Why Samsung quietly cheers when Apple sells an iPhone - Economic Times

By: Eric Pfanner

TOKYO: In the marketplace, Samsung Electronics and Apple battle for customers. In the courts, they fight over patents. Yet every time Apple sells an iPhone, Samsung quietly cheers, too.


In addition to being one of Apple's main competitors, Samsung is one of its top suppliers. Samsung provides the application processor in the iPhone 5S - the brains of Apple's flagship handset, and one of its most expensive components.


Because Samsung is not only the biggest maker of smartphones, but also a leading provider of parts to Apple and other gadget makers, company executives say they are confident that the electronics giant can work its way through a difficult period. On Friday, Samsung confirmed that it had sustained a sharp slowdown in sales growth and earnings in the fourth quarter of 2013 and warned that business conditions would remain challenging in the first half of this year. Apple's sales have risen, and those gains have shored up Samsung by lifting the performance of its chipmaking business.


Samsung said that one-time factors were largely responsible for the fourth-quarter weakness. These included a special bonus totaling 800 billion won, or $740 million, that Samsung paid out to employees on the 20th anniversary of a management initiative to improve quality, as well as the effects of a surge in the strength of the South Korean currency, which Samsung pegged at 700 billion won.

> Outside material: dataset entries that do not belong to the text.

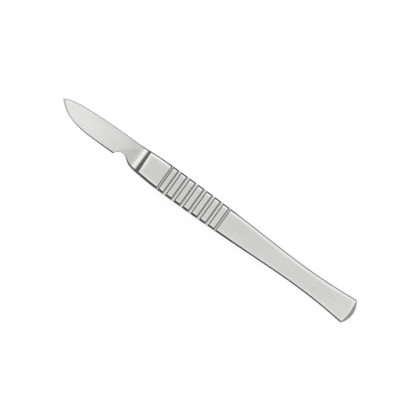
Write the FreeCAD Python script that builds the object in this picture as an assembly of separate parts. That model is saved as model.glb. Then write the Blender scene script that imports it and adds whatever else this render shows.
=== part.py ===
import FreeCAD, Part
import math
import os

# Solid forged scalpel: blade, neck, ribbed grip and handle are one piece of steel.
# It is drawn with the tip near X = 0, the tail towards +X, the spine towards +Y, the cutting
# edge towards -Y and the middle plane at Z = 0, and is laid on the flat of its handle at the end.

# Whole length and handle thickness
overall_length = 155.0
shoulder_from_tip = 44.6
shoulder_thickness = 4.2
tail_thickness = 2.0

# Blade outline, with offsets measured from the long axis
tip_offset = 2.2
spine_offset = 5.43
edge_offset = 4.52
belly_root_radius = 48.9
belly_root_turn = 11.6
belly_tip_radius = 18.5
spine_root_radius = 237.0
spine_root_turn = 5.1
spine_tip_radius = 29.0

# Finger notch between the heel of the edge and the neck
notch_from_tip = 34.6
notch_depth = 2.56
notch_radius = 3.47
notch_exit_angle = 43.0

# Neck between the blade and the grip
neck_corner_from_tip = 39.3
neck_corner_offset = 4.52
neck_swell_from_tip = 42.6
neck_swell_offset = 5.30
neck_edge_from_tip = 50.0
neck_edge_offset = 5.86
neck_edge_end = 58.0
neck_spine_start = 37.2
neck_spine_offset = 5.76
neck_spine_end = 54.6

# Handle outline
grip_end = 59.0
grip_width = 12.18
taper_middle = 98.5
taper_middle_width = 10.82
waist_from_tip = 127.0
waist_width = 9.12
tail_width = 11.86
tail_corner_from_end = 2.3
tail_corner_radius = 0.7

# Blade section: a flat wedge with a ground cutting bevel
heel_edge_thickness = 0.36
heel_spine_thickness = 1.26
spine_tip_thickness = 1.00
bevel_angle = 19.0
edge_land = 0.04

# Hollow run-up from the blade faces to the shoulder
run_up_radius = 6.2
run_up_skew = 0.5

# Broken edges of the handle, measured across its face and down its side, and the end of the tail
rim_width = 0.50
rim_depth = 0.38
tail_slope_length = 1.6
tail_slope_drop = 0.42
tail_slope_radius = 19.0

# Ribbed grip, cut alike in both faces
groove_count = 6
groove_pitch = 4.46
groove_width = 2.18
end_groove_width = 1.32
front_end_groove_step = 3.88
rear_end_groove_step = 3.46
groove_lip_width = 0.46
groove_lip_angle = 33.0
groove_floor_angle = 20.0
first_groove_from_shoulder = 14.40

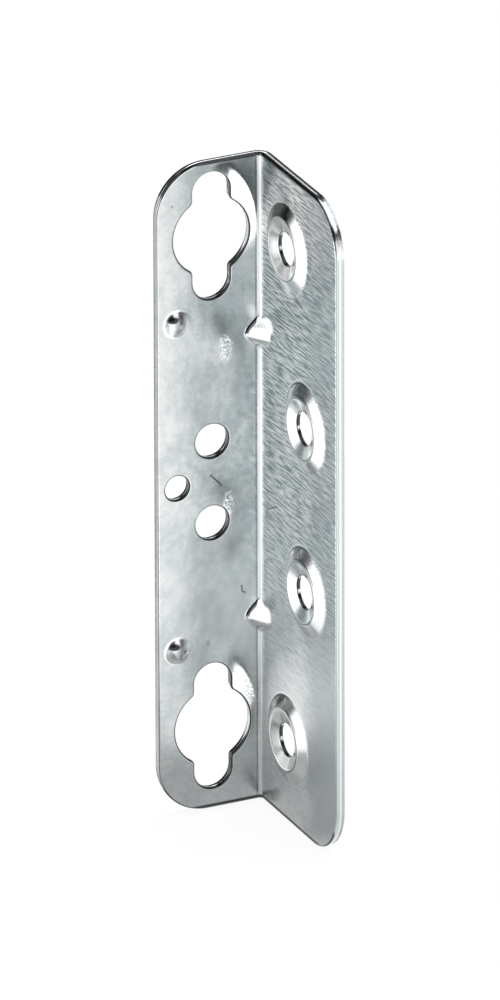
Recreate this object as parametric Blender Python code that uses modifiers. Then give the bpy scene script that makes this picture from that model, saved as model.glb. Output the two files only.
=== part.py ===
"""Bed corner bracket, one piece of pressed and folded sheet steel.

Blender 4.5, metres, +Z up. A narrow flange with two double keyholes hooks onto the headboard, and a
wide flange with four embossed screw seats is screwed to the side rail. The fold between them runs
along Z and is stiffened by two gussets pressed into it.

The origin is on the outer face of the rail flange, halfway across it and level with the middle of the
hole pattern. The rail flange faces +X, the hook flange faces +Y, and the inside of the angle looks
towards -X and -Y.
"""
import math

import bmesh
import bpy
from mathutils import Matrix

# Sheet and fold
SHEET = 0.0018
BEND_INSIDE = 0.0007
CORNER_RADIUS = 0.0098
PITCH = 0.032
TOP_LIP = 0.0021
BOTTOM_LIP = 0.0039
RAIL_WIDTH = 0.0332

# Double keyholes in the hook flange
KEY_HEAD = 0.0149
KEY_SLOT = 0.0073
KEY_LENGTH = 0.0246
KEY_NECK_RADIUS = 0.0012
KEY_TO_FOLD = 0.0022
KEY_TO_EDGE = 0.0034

# Round holes and pips in the hook flange
PIN_HOLE = 0.0065
GUIDE_HOLE = 0.0047
GUIDE_TO_EDGE = 0.0016
PIP_WIDTH = 0.0050
PIP_HEIGHT = 0.0006
PIP_WALL = 0.0015
PIP_DIMPLE_INSET = 0.0003

# Embossed screw seats in the rail flange
SEAT_FOOT = 0.0168
SEAT_RIM_OUTER = 0.0118
SEAT_RIM_INNER = 0.0111
SEAT_RISE = 0.00115
SEAT_HOLE = 0.0062
SEAT_HOLE_RISE = 0.00024
SEAT_LAND = 0.0007
SEAT_WALL = 0.0013
SEAT_RIM_ROUNDING = 0.0002
SEAT_DISH_ROUNDING = 0.0008
SEAT_TO_FOLD = 0.0029
SEAT_TO_EDGE = 0.0043

# Gussets across the fold
GUSSET_LEVEL = 0.0277
GUSSET_LENGTH = 0.0066
GUSSET_ON_HOOK = 0.0030
GUSSET_ON_RAIL = 0.0044
GUSSET_ROUNDING = 0.5

# Facets
BEND_STEPS = 8
CORNER_STEPS = 10
ROUND_STEPS = 40
FILLET_STEPS = 4
GUSSET_STEPS = 10
FILLET_SHARE = 0.45
SMOOTH_ANGLE = math.radians(18)

# Overlap of joined solids and reach of cutters past the sheet
EMBED = 0.0006
REACH = 0.0012
FOOT_SINK = 0.00005
MERGE = 0.000001

BEND_OUTSIDE = BEND_INSIDE + SHEET
KEY_ROW = SHEET + KEY_TO_FOLD + KEY_HEAD / 2
HOOK_WIDTH = KEY_ROW + KEY_HEAD / 2 + KEY_TO_EDGE
GUIDE_ROW = HOOK_WIDTH - GUIDE_TO_EDGE - GUIDE_HOLE / 2
NEAR_SEAT_ROW = SHEET + SEAT_TO_FOLD + SEAT_FOOT / 2
FAR_SEAT_ROW = RAIL_WIDTH - SEAT_TO_EDGE - SEAT_FOOT / 2
KEY_LEVEL = 1.5 * PITCH
NEAR_SEAT_LEVEL = 1.5 * PITCH
FAR_SEAT_LEVEL = PITCH / 2
PIN_LEVEL = PITCH / 4
TOP = KEY_LEVEL + KEY_LENGTH / 2 + TOP_LIP
BOTTOM = -KEY_LEVEL - KEY_LENGTH / 2 - BOTTOM_LIP

# Each flange's frame has its origin on the outer corner of the fold, +Y up, and +Z from the outer face
# to the inner one. The hook flange lies at negative local x, and the rail flange at positive local x.
FOLD_Y = RAIL_WIDTH / 2
HOOK_FRAME = Matrix(((1, 0, 0, 0), (0, 0, -1, FOLD_Y), (0, 1, 0, 0), (0, 0, 0, 1)))
RAIL_FRAME = Matrix(((0, 0, -1, 0), (-1, 0, 0, FOLD_Y), (0, 1, 0, 0), (0, 0, 0, 1)))


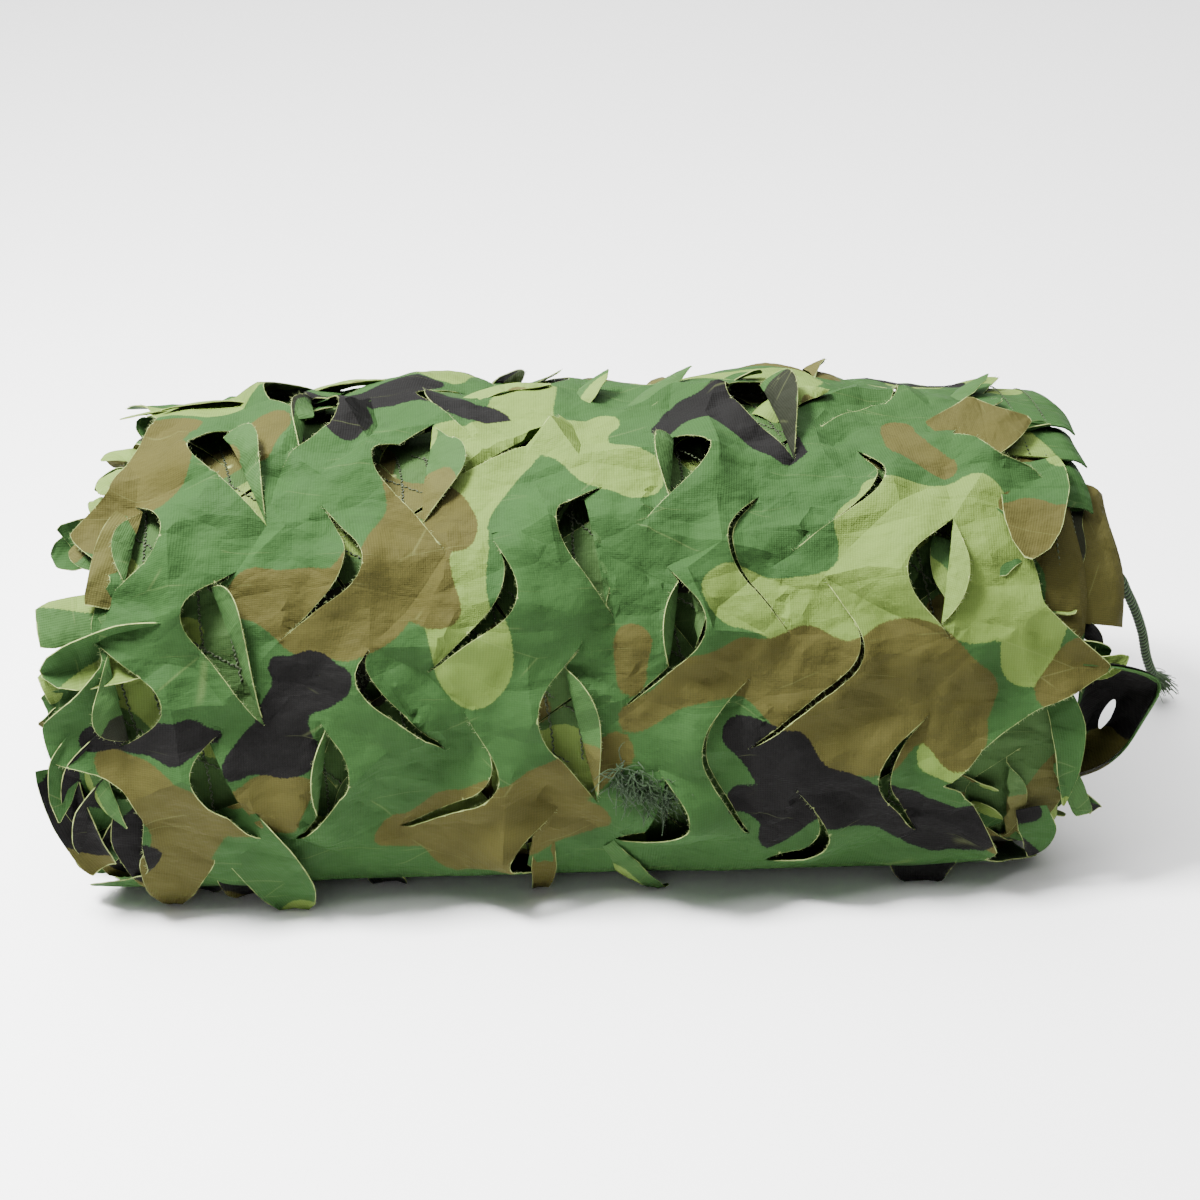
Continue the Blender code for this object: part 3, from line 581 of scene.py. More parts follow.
def all_cuts(step, edges, dealer):
    """The listed cuts, and the lattice's cuts wherever those leave room on the cloth."""
    cuts = [Cut(*(np.array(p) * MM for p in row[:3]), *row[3:], step)
            for row in SHOWN_CUTS.values()]
    taken = np.array([cut.vertex for cut in cuts])
    for (side, column, row), place, arms in lattice(LATTICE, LATTICE, 0.0, STIR, dealer):
        curl = CURLS[(3 * row + 2 * column + (side == ">")) % len(CURLS)]
        share, turn = dealer.uniform(*CURL_SHARES), dealer.uniform(-BEND_TURNS, BEND_TURNS)
        cut = Cut(arms[0], place, arms[1], curl, share, turn, DEALT_PULL, step)
        free = np.hypot(*(taken - place).T).min() > CUT_ROOM
        if free and (side, column, row) not in SHOWN_CUTS and fits(cut.outline(), edges):
            cuts.append(cut)
    return cuts


def fits(outline, edges):
    """True if the cut lies clear of the sheet's ends and of the floor."""
    if outline[:, 1].min() < SEAM_RUN + END_MARGIN:
        return False
    if outline[:, 1].max() > GIRTH - OUTER_END_GAP - END_MARGIN:
        return False
    low = on_roll(outline[:, 0], outline[:, 1], 0.0)[:, 2].min()
    left, right = (np.interp(outline[:, 1], edge[:, 1], edge[:, 0]) for edge in edges)
    clear = np.all(outline[:, 0] > left + TIP_ROOM) and np.all(outline[:, 0] < right - TIP_ROOM)
    return low > FLOOR_MARGIN and clear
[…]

"This kind of adjustment is normal for a high-growth industry," said C.W. Chung, an analyst at Nomura, though he added that Samsung's earnings could be "flattish" for the next two years.


Sales in the company's mobile division fell 9 percent in the fourth quarter compared with the third quarter, it said, acknowledging that sales of high-end smartphones had been weaker than expected. The premium segment, in which Samsung offers handsets like the Galaxy S4 and the Note 3, is the most lucrative part of the business, but analysts say it is increasingly saturated.


Samsung faces a renewed challenge from Apple, which introduced two new handsets - the iPhone 5S and a less expensive model, the 5C - in the second half of last year. Apple also recently reached agreements to distribute its phones via the largest mobile carriers in Japan and China.


While analysts said iPhone sales grew strongly after the latest models were introduced, with Apple regaining market share, Samsung's chipmaking business shared the spoils. That unit posted a 7 percent quarter-on-quarter increase in sales, helped by "increased AP shipments for a competitor's new product," said Jee-Ho Baek, Samsung's vice president of memory marketing, in a conference call with analysts. He was referring to application processors, and while he did not mention Apple by name, the allusion was clear.


Samsung's mobile division provides about two-thirds of the company's operating profit, but analysts expect that portion to decline in the coming years as the smartphone business matures. The chipmaking unit is expected to pick up some of the slack. That trend was already apparent in the fourth quarter, when the semiconductor division provided 24 percent of operating profit, up from 16 percent a year earlier.


Overall, Samsung posted net income of 7.3 trillion won, or $6.7 billion, up from 7.04 trillion won a year earlier but down from 8.24 trillion in the third quarter of 2013. Fourth-quarter sales of 59.28 trillion won were up from 56.06 trillion won a year earlier but flat compared with the third quarter of 2013. Operating profit, at 8.31 trillion won, was in line with a forecast issued two weeks ago.


The company said it expected weakness to persist in the first half of 2014, though it insisted that this was because of the "seasonality" of the technology industry, in which purchases are often deferred until later in the year.